To remove the top of the server, there is a simple latch that pops open and allows you to slide the server lid right off. We prefer this method of accessing the insides of the server over other methods like having to remove screws on the sides to take the lid off. When the server is installed in a rack, it is very easy to access the inside.
After taking the lid of the server off, we get our first look at the air shroud that directs airflow from the fan banks and across the CPU heat sinks.
The square holes allow for some air to pass through and provide cooling for expansion cards. To remove the air shroud, simply lift up on the support ribs and set aside. It will lock in place when reinstalled later.
After removing the air shroud, we see the CPU heat sinks and RAM slots. It is rather simple to add more RAM if needed; nothing is in the way of the RAM slots, so simply pull back the white locking retainers, and insert the RAM sticks.
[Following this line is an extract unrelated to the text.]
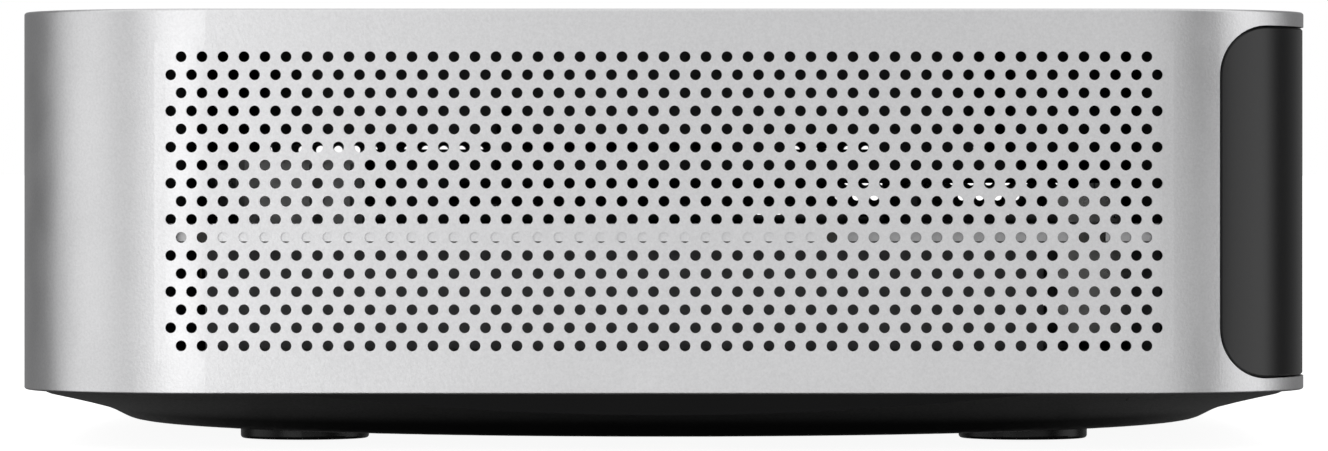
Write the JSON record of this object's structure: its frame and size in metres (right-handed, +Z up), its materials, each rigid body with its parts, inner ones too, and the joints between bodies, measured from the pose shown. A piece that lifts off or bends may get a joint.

At the back of the server, we find expansion bays for PCIe cards. These come with PCIe riser cards, and mounting frames to install expansion cards. There are five expansion bays available in the RD640; two are on the left bay, two are in the middle bay, and one is on the far right side, above the PSU.
Looking from the back of the server on the left side, we see the TPM module to the right, and behind the first USB port is where the Lenovo Management Controller Premium is located.
The Lenovo Management Controller Premium is an optional accessory, which appears to be a simple dongle type of device. This unlocks KVM abilities through IPMI remote management. If you do not use this module, you will still have IPMI, but you will not be able to remote in by KVM.
The server that we have uses only one power supply. The power supply simply unlocks and slides out for replacement, if ever needed.
If needed, an optional redundant power supply can be ordered.
The fans on the cooling bar are simple to replace. Simply pull up on the tab, and lift the fan out.
These fans are designed to move large amounts of air, and do not make a lot of noise. Even when running at 100% speed, the RD640 is not loud, and can be run in an office enviroment.
Position the back of the rail into the slots where you want the server to go. There is a locking lever, and a blue release button at the bottom.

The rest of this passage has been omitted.